### Objective
Provide the records once more, identical to the original.

Dataset items:
=-=-=-=-=

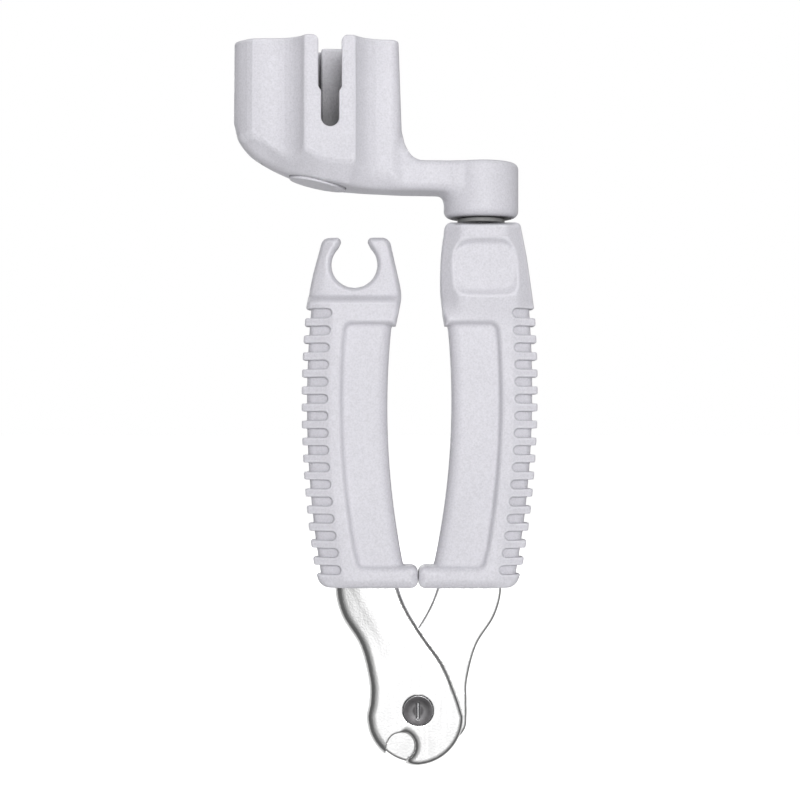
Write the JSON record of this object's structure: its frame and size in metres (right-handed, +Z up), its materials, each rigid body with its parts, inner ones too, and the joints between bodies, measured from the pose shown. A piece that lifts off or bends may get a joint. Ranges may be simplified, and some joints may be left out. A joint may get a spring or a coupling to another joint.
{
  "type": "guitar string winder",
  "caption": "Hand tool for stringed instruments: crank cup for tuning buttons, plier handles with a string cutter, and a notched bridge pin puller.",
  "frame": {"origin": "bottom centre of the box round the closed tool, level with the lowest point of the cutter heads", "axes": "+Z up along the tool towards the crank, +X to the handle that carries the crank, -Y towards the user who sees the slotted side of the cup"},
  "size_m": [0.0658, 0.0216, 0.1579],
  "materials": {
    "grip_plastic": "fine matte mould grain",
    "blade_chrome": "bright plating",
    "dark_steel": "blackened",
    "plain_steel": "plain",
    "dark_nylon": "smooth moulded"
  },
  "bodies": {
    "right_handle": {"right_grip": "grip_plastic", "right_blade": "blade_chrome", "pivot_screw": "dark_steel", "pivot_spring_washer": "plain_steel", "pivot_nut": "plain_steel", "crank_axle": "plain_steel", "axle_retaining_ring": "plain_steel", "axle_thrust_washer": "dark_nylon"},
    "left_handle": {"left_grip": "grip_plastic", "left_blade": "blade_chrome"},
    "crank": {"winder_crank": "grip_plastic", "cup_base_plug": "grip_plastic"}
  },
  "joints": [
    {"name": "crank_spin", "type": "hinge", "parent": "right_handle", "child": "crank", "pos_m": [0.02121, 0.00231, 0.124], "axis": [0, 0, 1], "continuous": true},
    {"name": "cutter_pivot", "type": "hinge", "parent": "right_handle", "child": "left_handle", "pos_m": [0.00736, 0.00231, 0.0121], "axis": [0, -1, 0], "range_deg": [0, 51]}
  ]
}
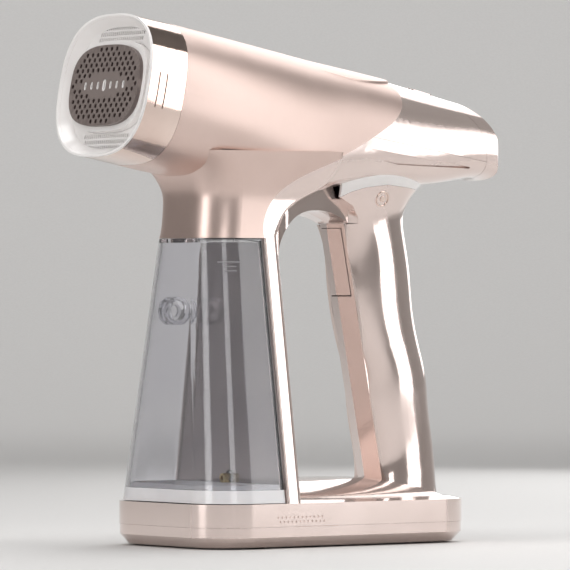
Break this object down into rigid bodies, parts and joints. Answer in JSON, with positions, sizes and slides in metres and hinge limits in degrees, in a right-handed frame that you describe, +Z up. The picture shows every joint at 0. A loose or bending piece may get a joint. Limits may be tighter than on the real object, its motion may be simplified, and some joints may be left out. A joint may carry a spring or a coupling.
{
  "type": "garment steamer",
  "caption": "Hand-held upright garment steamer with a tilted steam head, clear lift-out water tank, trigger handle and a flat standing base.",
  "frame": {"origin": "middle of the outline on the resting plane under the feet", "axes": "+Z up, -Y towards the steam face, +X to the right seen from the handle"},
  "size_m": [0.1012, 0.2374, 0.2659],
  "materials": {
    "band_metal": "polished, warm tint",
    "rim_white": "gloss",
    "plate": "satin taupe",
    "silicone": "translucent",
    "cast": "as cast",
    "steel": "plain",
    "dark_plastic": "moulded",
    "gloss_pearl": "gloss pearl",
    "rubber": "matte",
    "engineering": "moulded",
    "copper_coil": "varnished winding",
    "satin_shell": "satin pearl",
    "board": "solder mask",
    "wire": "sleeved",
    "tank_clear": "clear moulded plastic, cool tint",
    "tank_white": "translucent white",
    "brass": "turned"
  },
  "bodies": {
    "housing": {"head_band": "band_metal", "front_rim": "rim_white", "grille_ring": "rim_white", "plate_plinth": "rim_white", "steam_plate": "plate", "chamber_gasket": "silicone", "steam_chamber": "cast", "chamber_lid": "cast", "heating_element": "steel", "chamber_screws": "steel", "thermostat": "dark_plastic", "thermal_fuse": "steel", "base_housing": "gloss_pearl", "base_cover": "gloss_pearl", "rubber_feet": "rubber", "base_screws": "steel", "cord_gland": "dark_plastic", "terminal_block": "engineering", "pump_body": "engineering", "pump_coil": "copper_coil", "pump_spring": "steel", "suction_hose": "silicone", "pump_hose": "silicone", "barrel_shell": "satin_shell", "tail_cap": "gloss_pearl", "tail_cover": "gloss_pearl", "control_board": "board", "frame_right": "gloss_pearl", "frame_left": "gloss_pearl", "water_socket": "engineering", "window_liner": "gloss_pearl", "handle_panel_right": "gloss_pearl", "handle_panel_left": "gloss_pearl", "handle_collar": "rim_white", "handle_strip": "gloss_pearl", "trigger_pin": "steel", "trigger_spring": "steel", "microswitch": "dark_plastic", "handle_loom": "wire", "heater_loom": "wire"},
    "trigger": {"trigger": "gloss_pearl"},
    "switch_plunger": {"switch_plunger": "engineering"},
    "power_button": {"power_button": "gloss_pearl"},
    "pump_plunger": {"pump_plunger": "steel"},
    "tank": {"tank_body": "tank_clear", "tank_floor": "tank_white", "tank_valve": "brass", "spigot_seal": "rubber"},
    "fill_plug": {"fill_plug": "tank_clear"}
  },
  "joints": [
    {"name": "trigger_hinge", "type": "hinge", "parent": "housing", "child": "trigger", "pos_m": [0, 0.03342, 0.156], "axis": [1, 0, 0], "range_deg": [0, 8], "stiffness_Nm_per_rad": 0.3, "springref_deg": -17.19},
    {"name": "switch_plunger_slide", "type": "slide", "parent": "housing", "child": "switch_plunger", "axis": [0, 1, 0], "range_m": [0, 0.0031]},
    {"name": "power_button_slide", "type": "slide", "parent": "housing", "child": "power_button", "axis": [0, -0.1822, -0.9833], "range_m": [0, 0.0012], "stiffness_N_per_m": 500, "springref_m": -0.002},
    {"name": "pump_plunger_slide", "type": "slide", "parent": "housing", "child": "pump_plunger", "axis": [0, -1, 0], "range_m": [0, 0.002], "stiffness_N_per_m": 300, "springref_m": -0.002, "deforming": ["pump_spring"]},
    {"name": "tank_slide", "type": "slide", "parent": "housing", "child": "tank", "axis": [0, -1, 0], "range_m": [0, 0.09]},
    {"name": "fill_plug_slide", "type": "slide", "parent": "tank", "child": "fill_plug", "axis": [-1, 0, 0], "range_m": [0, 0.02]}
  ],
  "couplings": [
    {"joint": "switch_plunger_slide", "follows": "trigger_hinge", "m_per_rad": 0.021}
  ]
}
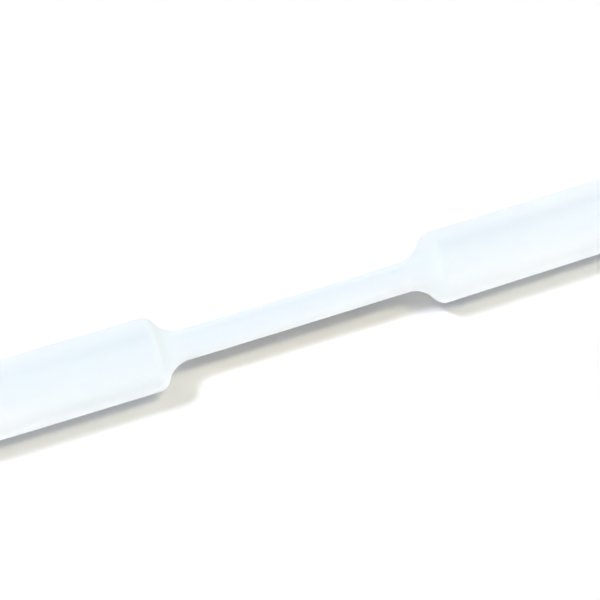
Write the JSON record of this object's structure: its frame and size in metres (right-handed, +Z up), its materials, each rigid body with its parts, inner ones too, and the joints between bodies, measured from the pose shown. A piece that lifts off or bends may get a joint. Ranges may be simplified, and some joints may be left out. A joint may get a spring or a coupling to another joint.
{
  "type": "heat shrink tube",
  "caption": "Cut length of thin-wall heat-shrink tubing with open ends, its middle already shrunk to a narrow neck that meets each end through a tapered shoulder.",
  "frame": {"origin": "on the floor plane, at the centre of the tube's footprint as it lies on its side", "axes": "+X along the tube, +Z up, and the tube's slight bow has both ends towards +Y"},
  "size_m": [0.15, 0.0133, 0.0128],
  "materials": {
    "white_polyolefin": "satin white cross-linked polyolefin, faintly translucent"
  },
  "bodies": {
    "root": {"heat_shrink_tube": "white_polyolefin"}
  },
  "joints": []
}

=-=-=-=-=

### Response for this exercise
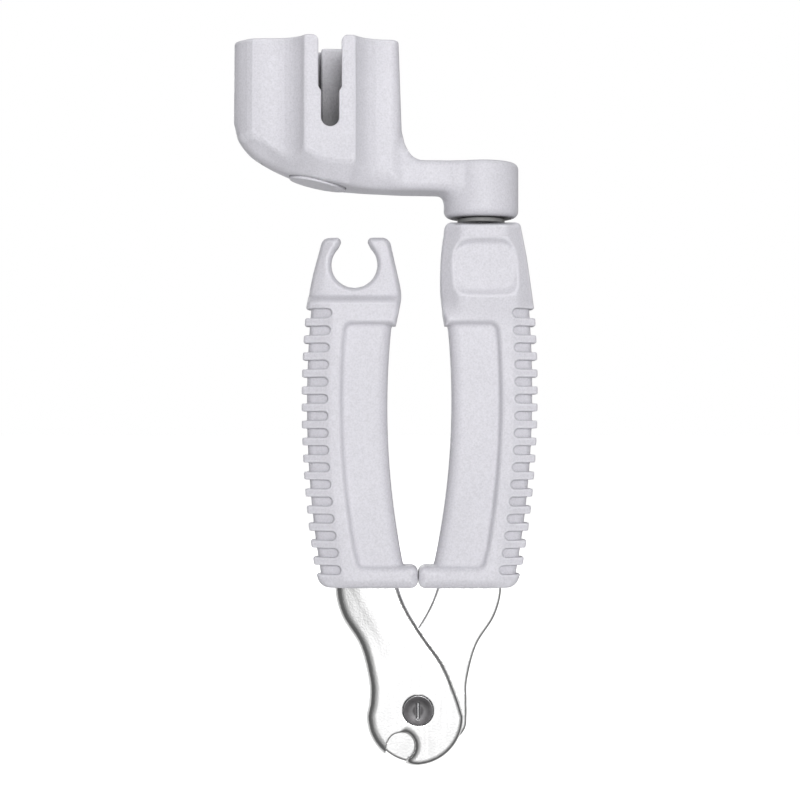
Write the JSON record of this object's structure: its frame and size in metres (right-handed, +Z up), its materials, each rigid body with its parts, inner ones too, and the joints between bodies, measured from the pose shown. A piece that lifts off or bends may get a joint. Ranges may be simplified, and some joints may be left out. A joint may get a spring or a coupling to another joint.
{
  "type": "guitar string winder",
  "caption": "Hand tool for stringed instruments: crank cup for tuning buttons, plier handles with a string cutter, and a notched bridge pin puller.",
  "frame": {"origin": "bottom centre of the box round the closed tool, level with the lowest point of the cutter heads", "axes": "+Z up along the tool towards the crank, +X to the handle that carries the crank, -Y towards the user who sees the slotted side of the cup"},
  "size_m": [0.0658, 0.0216, 0.1579],
  "materials": {
    "grip_plastic": "fine matte mould grain",
    "blade_chrome": "bright plating",
    "dark_steel": "blackened",
    "plain_steel": "plain",
    "dark_nylon": "smooth moulded"
  },
  "bodies": {
    "right_handle": {"right_grip": "grip_plastic", "right_blade": "blade_chrome", "pivot_screw": "dark_steel", "pivot_spring_washer": "plain_steel", "pivot_nut": "plain_steel", "crank_axle": "plain_steel", "axle_retaining_ring": "plain_steel", "axle_thrust_washer": "dark_nylon"},
    "left_handle": {"left_grip": "grip_plastic", "left_blade": "blade_chrome"},
    "crank": {"winder_crank": "grip_plastic", "cup_base_plug": "grip_plastic"}
  },
  "joints": [
    {"name": "crank_spin", "type": "hinge", "parent": "right_handle", "child": "crank", "pos_m": [0.02121, 0.00231, 0.124], "axis": [0, 0, 1], "continuous": true},
    {"name": "cutter_pivot", "type": "hinge", "parent": "right_handle", "child": "left_handle", "pos_m": [0.00736, 0.00231, 0.0121], "axis": [0, -1, 0], "range_deg": [0, 51]}
  ]
}
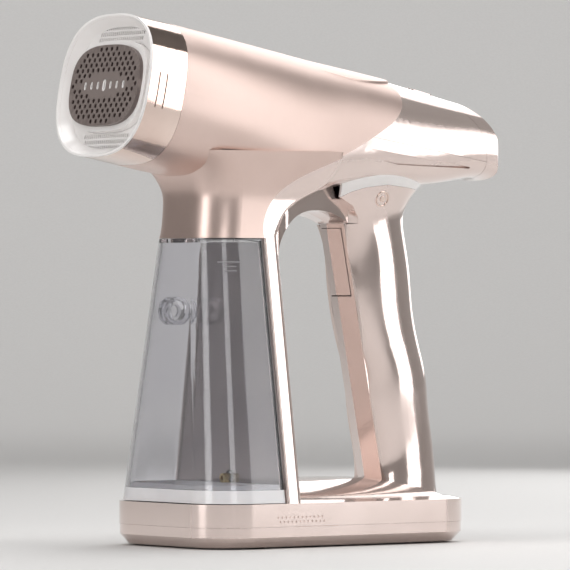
Break this object down into rigid bodies, parts and joints. Answer in JSON, with positions, sizes and slides in metres and hinge limits in degrees, in a right-handed frame that you describe, +Z up. The picture shows every joint at 0. A loose or bending piece may get a joint. Limits may be tighter than on the real object, its motion may be simplified, and some joints may be left out. A joint may carry a spring or a coupling.
{
  "type": "garment steamer",
  "caption": "Hand-held upright garment steamer with a tilted steam head, clear lift-out water tank, trigger handle and a flat standing base.",
  "frame": {"origin": "middle of the outline on the resting plane under the feet", "axes": "+Z up, -Y towards the steam face, +X to the right seen from the handle"},
  "size_m": [0.1012, 0.2374, 0.2659],
  "materials": {
    "band_metal": "polished, warm tint",
    "rim_white": "gloss",
    "plate": "satin taupe",
    "silicone": "translucent",
    "cast": "as cast",
    "steel": "plain",
    "dark_plastic": "moulded",
    "gloss_pearl": "gloss pearl",
    "rubber": "matte",
    "engineering": "moulded",
    "copper_coil": "varnished winding",
    "satin_shell": "satin pearl",
    "board": "solder mask",
    "wire": "sleeved",
    "tank_clear": "clear moulded plastic, cool tint",
    "tank_white": "translucent white",
    "brass": "turned"
  },
  "bodies": {
    "housing": {"head_band": "band_metal", "front_rim": "rim_white", "grille_ring": "rim_white", "plate_plinth": "rim_white", "steam_plate": "plate", "chamber_gasket": "silicone", "steam_chamber": "cast", "chamber_lid": "cast", "heating_element": "steel", "chamber_screws": "steel", "thermostat": "dark_plastic", "thermal_fuse": "steel", "base_housing": "gloss_pearl", "base_cover": "gloss_pearl", "rubber_feet": "rubber", "base_screws": "steel", "cord_gland": "dark_plastic", "terminal_block": "engineering", "pump_body": "engineering", "pump_coil": "copper_coil", "pump_spring": "steel", "suction_hose": "silicone", "pump_hose": "silicone", "barrel_shell": "satin_shell", "tail_cap": "gloss_pearl", "tail_cover": "gloss_pearl", "control_board": "board", "frame_right": "gloss_pearl", "frame_left": "gloss_pearl", "water_socket": "engineering", "window_liner": "gloss_pearl", "handle_panel_right": "gloss_pearl", "handle_panel_left": "gloss_pearl", "handle_collar": "rim_white", "handle_strip": "gloss_pearl", "trigger_pin": "steel", "trigger_spring": "steel", "microswitch": "dark_plastic", "handle_loom": "wire", "heater_loom": "wire"},
    "trigger": {"trigger": "gloss_pearl"},
    "switch_plunger": {"switch_plunger": "engineering"},
    "power_button": {"power_button": "gloss_pearl"},
    "pump_plunger": {"pump_plunger": "steel"},
    "tank": {"tank_body": "tank_clear", "tank_floor": "tank_white", "tank_valve": "brass", "spigot_seal": "rubber"},
    "fill_plug": {"fill_plug": "tank_clear"}
  },
  "joints": [
    {"name": "trigger_hinge", "type": "hinge", "parent": "housing", "child": "trigger", "pos_m": [0, 0.03342, 0.156], "axis": [1, 0, 0], "range_deg": [0, 8], "stiffness_Nm_per_rad": 0.3, "springref_deg": -17.19},
    {"name": "switch_plunger_slide", "type": "slide", "parent": "housing", "child": "switch_plunger", "axis": [0, 1, 0], "range_m": [0, 0.0031]},
    {"name": "power_button_slide", "type": "slide", "parent": "housing", "child": "power_button", "axis": [0, -0.1822, -0.9833], "range_m": [0, 0.0012], "stiffness_N_per_m": 500, "springref_m": -0.002},
    {"name": "pump_plunger_slide", "type": "slide", "parent": "housing", "child": "pump_plunger", "axis": [0, -1, 0], "range_m": [0, 0.002], "stiffness_N_per_m": 300, "springref_m": -0.002, "deforming": ["pump_spring"]},
    {"name": "tank_slide", "type": "slide", "parent": "housing", "child": "tank", "axis": [0, -1, 0], "range_m": [0, 0.09]},
    {"name": "fill_plug_slide", "type": "slide", "parent": "tank", "child": "fill_plug", "axis": [-1, 0, 0], "range_m": [0, 0.02]}
  ],
  "couplings": [
    {"joint": "switch_plunger_slide", "follows": "trigger_hinge", "m_per_rad": 0.021}
  ]
}
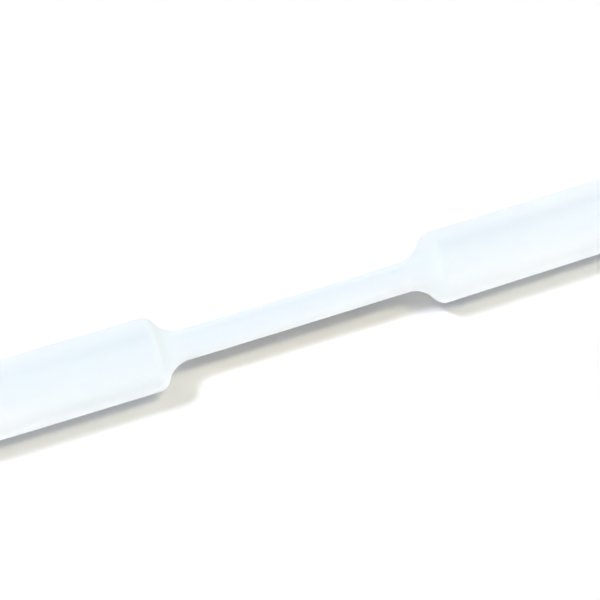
Write the JSON record of this object's structure: its frame and size in metres (right-handed, +Z up), its materials, each rigid body with its parts, inner ones too, and the joints between bodies, measured from the pose shown. A piece that lifts off or bends may get a joint. Ranges may be simplified, and some joints may be left out. A joint may get a spring or a coupling to another joint.
{
  "type": "heat shrink tube",
  "caption": "Cut length of thin-wall heat-shrink tubing with open ends, its middle already shrunk to a narrow neck that meets each end through a tapered shoulder.",
  "frame": {"origin": "on the floor plane, at the centre of the tube's footprint as it lies on its side", "axes": "+X along the tube, +Z up, and the tube's slight bow has both ends towards +Y"},
  "size_m": [0.15, 0.0133, 0.0128],
  "materials": {
    "white_polyolefin": "satin white cross-linked polyolefin, faintly translucent"
  },
  "bodies": {
    "root": {"heat_shrink_tube": "white_polyolefin"}
  },
  "joints": []
}